The vital signs mentioned as part of the log-based system are five bullet points to summarize the plant’s health. They are simple, site-specific and goal-oriented. Each vital sign is constructed to allow local management to make simple changes. They are limited to five to provide quality information without the risk of data overload. Think of them as the top five signs of health a team doctor would collect or assess at each doctor visit the baseball player makes. The doctor takes the athlete’s blood pressure and oxygen saturation number, has him step on a scale to check his weight, and perhaps takes a blood sample for a white blood cell count. These are the vital signs regularly checked by the doctor; you will decide on the vital signs regularly checked at your plant for the log-based system.
In addition to the vital signs, the log-based format has other areas of describing the operations of the plant.
- Narrative overview from the plant performance
- Recap of conversations between the editor and the manager
- Day-to-day summary of weather
- Appendix I: Daily Shift Plant Report (an electronic copy of the plant reports by date)
- Appendix II: Inventory
- Appendix III: List of in-house or outside major projects supplied
- Appendix IV: Quality Control spreadsheet, based on data supplied by in-house QC dept
To achieve the stated goal of a log-based system, an extra step is needed prior to the report being delivered. This extra step allows the manager to expedite their comprehension of the report.
Numbers alone don’t tell you much unless you can read them in a timely manner. By reviewing on a daily basis, the editor of the log is looking for issues that may hamper the operation.
In the task of producing the “Vital Signs,” an independent and experienced professional would review the collected data. This extra step also allows for questionable issues to be discovered in a timely manner. Stated another way, if a question comes up, the manager is notified, and has the ability to adjust in an appropriate time. A log-based system does not make the decisions in the operation; it draws attention to a trend or a process that does not look right.
Like baseball teams in the mid ’90s, you may be dissatisfied with your data evaluation and analysis reports. If your team doesn’t benefit from your current method of reporting, you may need to reevaluate the current method. Remember that change is hard.
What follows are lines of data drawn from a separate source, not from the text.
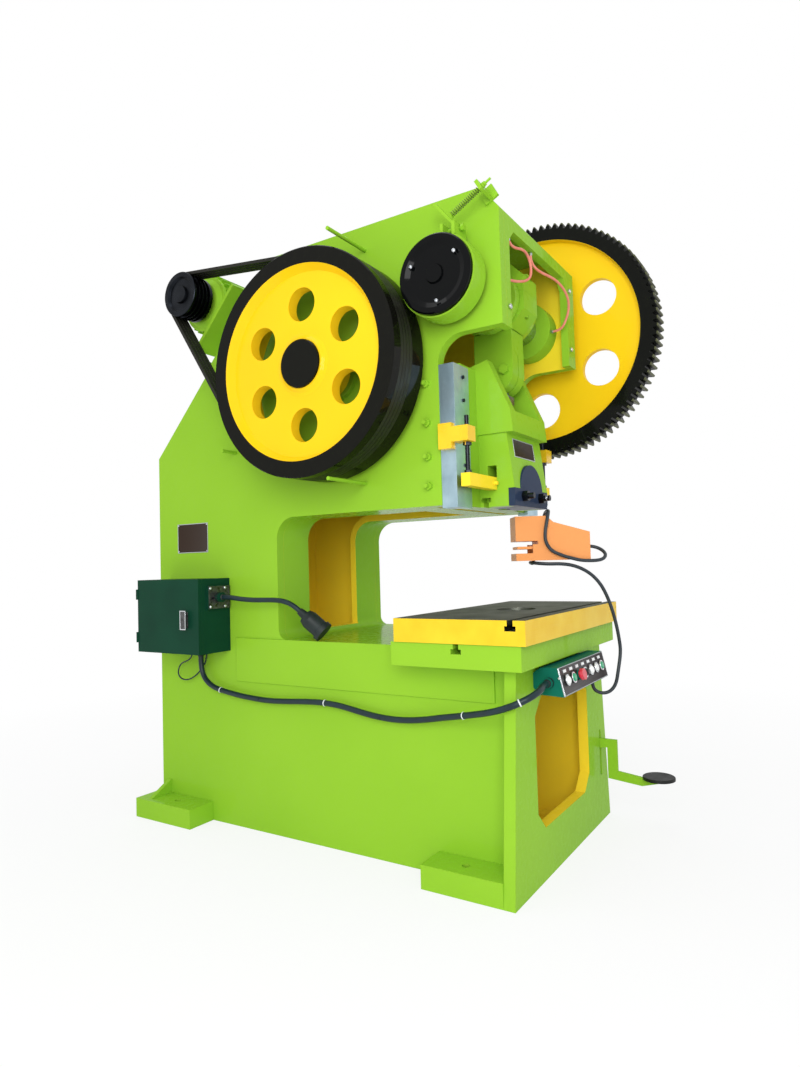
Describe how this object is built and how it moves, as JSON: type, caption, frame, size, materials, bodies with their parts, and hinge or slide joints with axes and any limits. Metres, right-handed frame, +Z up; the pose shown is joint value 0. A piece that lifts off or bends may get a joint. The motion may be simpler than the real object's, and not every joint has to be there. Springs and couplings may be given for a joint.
{
  "type": "mechanical stamping press",
  "caption": "Open-throat mechanical power press with flywheel, exposed gear, crank, slide, bolster, control box and hanging foot switch.",
  "frame": {"origin": "on the floor, midway between the four anchor holes", "axes": "+X to the gear's side, +Y to the rear, +Z up; the operator stands at -Y"},
  "size_m": [1.1763, 2.097, 2.557],
  "materials": {
    "frame_green": "glossy lime green enamel",
    "yellow": "glossy yellow enamel",
    "black_paint": "glossy black enamel",
    "dark_green": "satin dark green enamel",
    "bolster_steel": "planed iron, oiled",
    "machined": "machined steel",
    "gib_steel": "scraped iron, steel blue",
    "dark_steel": "blued steel",
    "belt_rubber": "dull",
    "cord_rubber": "satin",
    "hose_red": "satin",
    "switch_orange": "satin orange enamel",
    "plastic_white": "glossy",
    "plastic_green": "glossy",
    "plastic_red": "glossy",
    "plastic_black": "glossy"
  },
  "bodies": {
    "press_frame": {"side_plate_left": "frame_green", "side_plate_right": "frame_green", "base_front_plate": "frame_green", "head_front_flange": "frame_green", "head_top_plate": "frame_green", "rear_cover": "frame_green", "throat_lining": "frame_green", "slide_housing": "frame_green", "inner_web": "frame_green", "anchor_feet": "frame_green", "bed_slab": "frame_green", "bolster": "bolster_steel", "shaft_bearings": "frame_green", "v_belts": "belt_rubber", "motor_body": "frame_green", "motor_fan_cover": "frame_green", "motor_base_plate": "frame_green", "motor_mounts": "frame_green", "brake_band": "frame_green", "brake_bracket": "frame_green", "brake_spring": "dark_steel", "guard_studs": "frame_green", "gib_left": "gib_steel", "gib_right": "gib_steel", "gib_screws": "machined", "knock_out_stops": "yellow", "cabinet_box": "dark_green", "control_box": "dark_green", "conduit": "cord_rubber", "plug_cord": "cord_rubber", "cord_plug": "cord_rubber", "oil_hoses": "hose_red"},
    "gear": {"large_gear": "yellow"},
    "crank": {"crankshaft": "machined", "clutch_cover": "machined", "brake_drum": "black_paint"},
    "rod": {"connecting_rod": "frame_green", "rod_cap": "frame_green", "rod_bolts": "dark_steel", "ball_screw": "machined"},
    "ram": {"slide": "frame_green", "die_clamp": "dark_steel", "clamp_bolts": "machined", "foot_switch_body": "switch_orange", "tie_wire": "cord_rubber", "foot_switch_cord": "cord_rubber"},
    "treadle": {"foot_switch_treadle": "dark_steel"},
    "knock_out": {"knock_out_bar": "machined"},
    "countershaft": {"pinion_shaft": "machined", "flywheel": "yellow"},
    "motor_rotor": {"motor_pulley": "dark_steel"},
    "door": {"cabinet_door": "dark_green"},
    "handle": {"door_handle": "plastic_black"},
    "pedal": {"pedal_lever": "frame_green", "pedal_pad": "black_paint"},
    "start_button": {"button_start": "plastic_green"},
    "stop_button": {"button_stop": "plastic_red"},
    "mode_button": {"button_mode": "plastic_black"},
    "white_button": {"button_white": "plastic_white"},
    "jog_button": {"button_jog": "plastic_green"}
  },
  "joints": [
    {"name": "gear_spin", "type": "hinge", "parent": "press_frame", "child": "gear", "pos_m": [0.47, -0.685, 2.042], "axis": [1, 0, 0], "continuous": true},
    {"name": "countershaft_spin", "type": "hinge", "parent": "press_frame", "child": "countershaft", "pos_m": [0, -0.16346, 1.812], "axis": [1, 0, 0], "continuous": true},
    {"name": "motor_spin", "type": "hinge", "parent": "press_frame", "child": "motor_rotor", "pos_m": [-0.5, 0.49, 2.22253], "axis": [1, 0, 0], "continuous": true},
    {"name": "crank_turn", "type": "hinge", "parent": "press_frame", "child": "crank", "pos_m": [0, -0.685, 2.042], "axis": [-1, 0, 0], "range_deg": [0, 180]},
    {"name": "rod_swing", "type": "hinge", "parent": "crank", "child": "rod", "pos_m": [0, -0.685, 2.092], "axis": [-1, 0, 0], "range_deg": [-180, 0]},
    {"name": "slide_travel", "type": "slide", "parent": "press_frame", "child": "ram", "axis": [0, 0, -1], "range_m": [0, 0.1], "deforming": ["foot_switch_cord"]},
    {"name": "knock_out_lift", "type": "slide", "parent": "ram", "child": "knock_out", "axis": [0, 0, 1], "range_m": [0, 0.044]},
    {"name": "treadle_press", "type": "hinge", "parent": "ram", "child": "treadle", "pos_m": [0.03796, -0.77845, 1.125], "axis": [0.8434, 0.5373, 0], "range_deg": [-8, 0], "stiffness_Nm_per_rad": 8, "springref_deg": 17.19},
    {"name": "pedal_press", "type": "hinge", "parent": "press_frame", "child": "pedal", "pos_m": [0.4, -0.78, 0.3], "axis": [1, 0, 0], "range_deg": [0, 10], "stiffness_Nm_per_rad": 60, "springref_deg": -14.32},
    {"name": "cabinet_door_swing", "type": "hinge", "parent": "press_frame", "child": "door", "pos_m": [-0.544, 0.814, 0.884], "axis": [0, 0, -1], "range_deg": [0, 110]},
    {"name": "handle_turn", "type": "hinge", "parent": "door", "child": "handle", "pos_m": [-0.55, 0.505, 0.886], "axis": [-1, 0, 0], "range_deg": [0, 90]},
    {"name": "start_press", "type": "slide", "parent": "press_frame", "child": "start_button", "axis": [0, 0.9737, -0.2279], "range_m": [0, 0.004], "stiffness_N_per_m": 400, "springref_m": -0.002},
    {"name": "stop_press", "type": "slide", "parent": "press_frame", "child": "stop_button", "axis": [0, 0.9737, -0.2279], "range_m": [0, 0.004], "stiffness_N_per_m": 400, "springref_m": -0.002},
    {"name": "mode_press", "type": "slide", "parent": "press_frame", "child": "mode_button", "axis": [0, 0.9737, -0.2279], "range_m": [0, 0.004], "stiffness_N_per_m": 400, "springref_m": -0.002},
    {"name": "white_press", "type": "slide", "parent": "press_frame", "child": "white_button", "axis": [0, 0.9737, -0.2279], "range_m": [0, 0.004], "stiffness_N_per_m": 400, "springref_m": -0.002},
    {"name": "jog_press", "type": "slide", "parent": "press_frame", "child": "jog_button", "axis": [0, 0.9737, -0.2279], "range_m": [0, 0.004], "stiffness_N_per_m": 400, "springref_m": -0.002}
  ],
  "couplings": [
    {"joint": "countershaft_spin", "follows": "gear_spin", "ratio": -7.7692},
    {"joint": "motor_spin", "follows": "gear_spin", "ratio": -35.215},
    {"joint": "rod_swing", "follows": "crank_turn", "ratio": -1},
    {"joint": "slide_travel", "follows": "crank_turn", "m_per_rad": 0.031831},
    {"joint": "knock_out_lift", "follows": "crank_turn", "m_per_rad": 0.014}
  ]
}
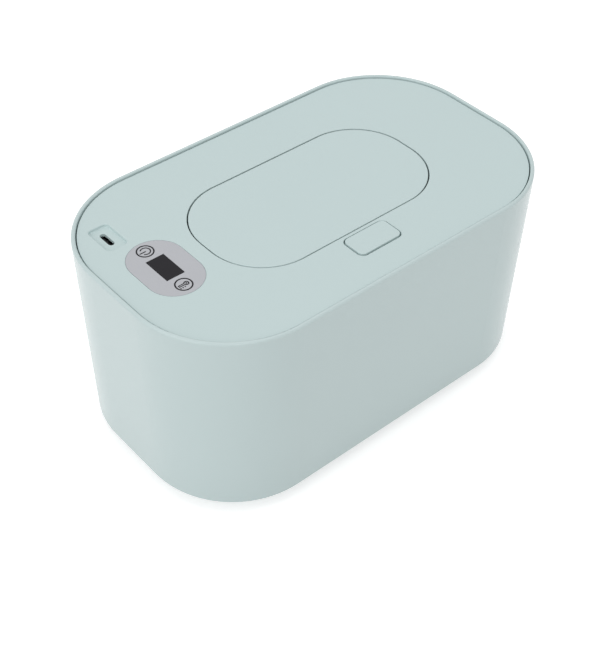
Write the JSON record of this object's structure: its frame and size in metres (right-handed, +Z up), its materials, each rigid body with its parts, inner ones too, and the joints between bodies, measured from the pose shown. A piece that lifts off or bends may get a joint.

This was a difficult lesson for MLB to learn. They got pushback from the players, managers, scouts and even the front office. In a world of traditions, old habits are hard to change. To be the first, to look at going a different way, is never easy. Working outside the box is never comfortable, but for the ones that are willing, the reward is worth it.
It was only when one team took a chance that the rest of the league changed. Now there’s no looking back. Moneyball is the law of the land. Yes, traditional statistics have their place in the locker room and among the fans. However, when the game is on the line, or when they think about making a trade, or evaluating a rookie, teams turn to Moneyball.
It may be the same for you. If your management team is willing to rock the boat a little, look at data in a different way, you may find a better path. Given time, your management team will come to trust a log-based system. It’s never bad to have an independent sounding board, someone in your corner to confirm your day-to-day decisions. If given a chance, it will save you time and feature your manager’s abilities.